Because Gotham pulls you in and doesn't let you go.

It's weird, Jason thought, watching the bustling city, even after nightfall. There was something about Gotham, something drawing you in, forcing you to keep coming back. Jason knew the captivating spell of his home city by heart.

Maybe it was the smell; not the rancid, rotten, sour stench of Crime Alley, neither the fake, clean, perfumed scent of the wealthy city areas.

No, it was the clear air above the smog, only reachable through grappling guns, the smell of wet pavement after weeks of downpour.

It was the sight of thousands of small lights, like a carpet of glittering stars draped over small buildings, when you stood on top of skyscrapers with nothing but a thin wire to catch you should you fall.

It was the look in the people's eyes, in the Gothamites' he swore to protect. It was the greatful smiles on the faces of homeless children in Crime Alley's child care center, whenever he brought food and water, staying to read stories or tell tales of his adventures.
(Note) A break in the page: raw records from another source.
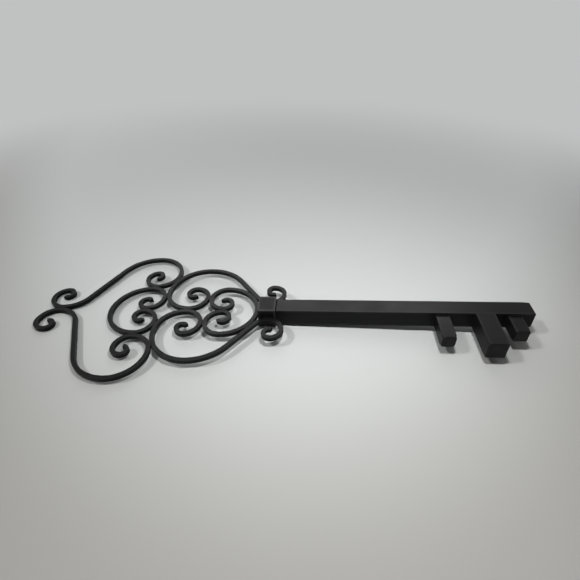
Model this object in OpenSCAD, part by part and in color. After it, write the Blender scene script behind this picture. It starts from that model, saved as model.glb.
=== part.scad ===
// Decorative wall key of square bar and square tube, all pieces welded.
// It lies as it would on a wall: +Z points away from the wall, +X runs along the
// shaft to its tip, and the bits point to -Y. The origin is the middle of the
// collar's back face, which is the lowest face of the key.

/* [Bar of the scrolls] */
// Side of the square bar
bar_w = 8; // [6:0.5:9]
// Root gap that a weld bridges between two bars, or between a bar and the collar
root_gap = 0.3; // [0.2:0.05:0.5]
// Reach of a weld bead from the middle of its contact
bead_r = 7; // [6:0.5:8]
// Step down from a bar's face to the face of its weld bead
bead_step = 0.8; // [0.4:0.1:1.5]

/* [Shaft] */
// Side of the shaft's square tube
shaft_w = 33; // [28:1:36]
// Wall of the shaft's tube
shaft_wall = 1.2; // [0.9:0.1:3]
// Outer corner radius of every tube and cap
tube_corner_r = 1; // [0.5:0.5:2.5]
// Distance from the collar's middle to the shaft's tip
tip_x = 478; // [400:1:560]
// Thickness of the plate that closes the tip
shaft_cap_t = 2.5; // [1.5:0.5:4]

/* [Collar] */
// Length of the collar along the shaft
collar_l = 32; // [28:1:44]
// Wall of the collar's sleeve
collar_wall = 3.3; // [3:0.1:5]
// Clearance round the shaft and round the end plate inside the collar
sleeve_gap = 0.2; // [0.1:0.05:0.4]
// Thickness of the plate in the collar's bow end
collar_plate_t = 3; // [2:0.5:5]
// Leg of the fillet between the collar and the shaft
collar_fillet = 3; // [2:0.5:3]

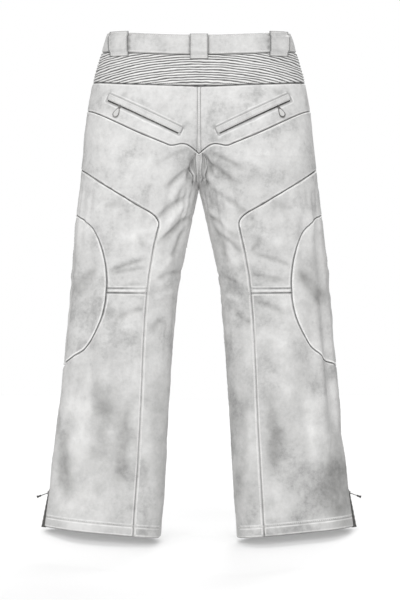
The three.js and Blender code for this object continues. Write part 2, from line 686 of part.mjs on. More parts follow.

(And maybe, just maybe, the dark vigilantes protecting the city, a band of misfits who somehow formed a family, were the reason he kept coming back no matter how often he promised himself to leave for good. But just maybe, he told himself.)

Just maybe...

Jason glanced back at his two companions. Koriand'r of Tamaran and Roy Harper.
They were in full Starfire and Arsenal attire, and he himself wore his signature red helmet, the white slots glowing in the dark.